WHAT TO PRODUCE ▸ In the listing that follows, count each line containing the string "joints" and report only the count.

++++ INFORMATION SUPPLIED ++++

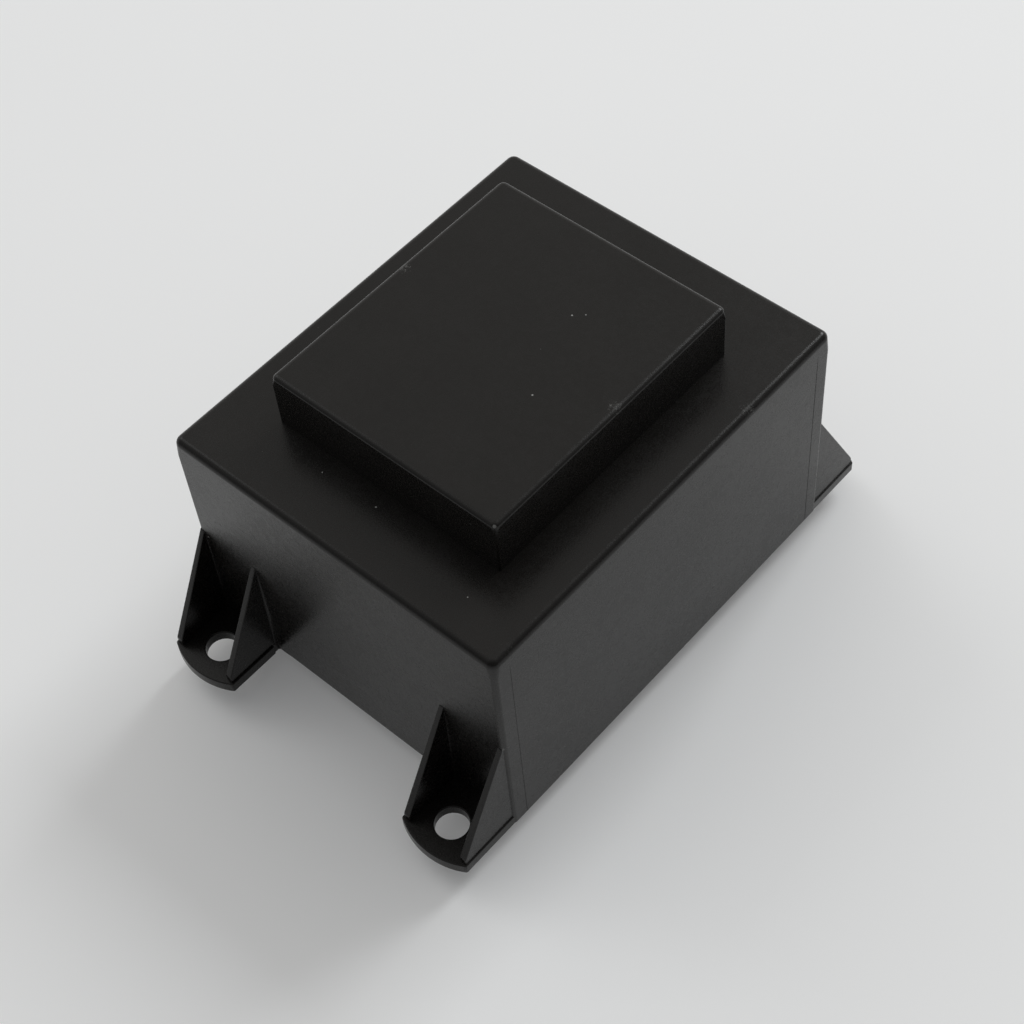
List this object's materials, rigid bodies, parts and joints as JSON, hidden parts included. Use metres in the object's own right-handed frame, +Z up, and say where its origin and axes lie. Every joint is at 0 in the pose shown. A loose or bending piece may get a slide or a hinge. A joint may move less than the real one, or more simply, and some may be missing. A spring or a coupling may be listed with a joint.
{
  "type": "pcb transformer",
  "caption": "Potted mains transformer with an EI core in a black moulded case with gusseted screw lugs and solder pins.",
  "frame": {"origin": "centre of the four lug holes, on the seating plane that the case's rim and the lugs share", "axes": "+X along the case from lug to lug, +Y from the primary row of pins to the secondary row, +Z up, away from the circuit board"},
  "size_m": [0.0924, 0.0582, 0.0539],
  "materials": {
    "case_plastic": "fine spark-eroded moulding texture, dusty, with small white scuffs on the edges",
    "potting_resin": "cast resin, smooth with a slight pooled gloss",
    "lamination_steel": "silicon steel sheet, oxide blued",
    "bobbin_nylon": "natural glass-filled nylon",
    "enamelled_copper": "enamelled copper winding wire",
    "insulating_tape": "yellow polyester film tape",
    "tinned_terminal": "tinned wire, dull bright"
  },
  "bodies": {
    "root": {"case": "case_plastic", "potting_resin": "potting_resin", "e_laminations": "lamination_steel", "i_laminations": "lamination_steel", "bobbin": "bobbin_nylon", "primary_winding_inner": "enamelled_copper", "primary_interlayer_tape": "insulating_tape", "primary_winding_outer": "enamelled_copper", "primary_wrap_tape": "insulating_tape", "secondary_winding_inner": "enamelled_copper", "secondary_interlayer_tape": "insulating_tape", "secondary_winding_outer": "enamelled_copper", "secondary_wrap_tape": "insulating_tape", "primary_leads": "enamelled_copper", "secondary_leads": "enamelled_copper", "primary_pin_1": "tinned_terminal", "primary_pin_2": "tinned_terminal", "primary_pin_3": "tinned_terminal", "primary_pin_4": "tinned_terminal", "secondary_pin_1": "tinned_terminal", "secondary_pin_2": "tinned_terminal", "secondary_pin_3": "tinned_terminal", "secondary_pin_4": "tinned_terminal"}
  },
  "joints": []
}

++++

RESULT OF THIS EXERCISE ▸ 2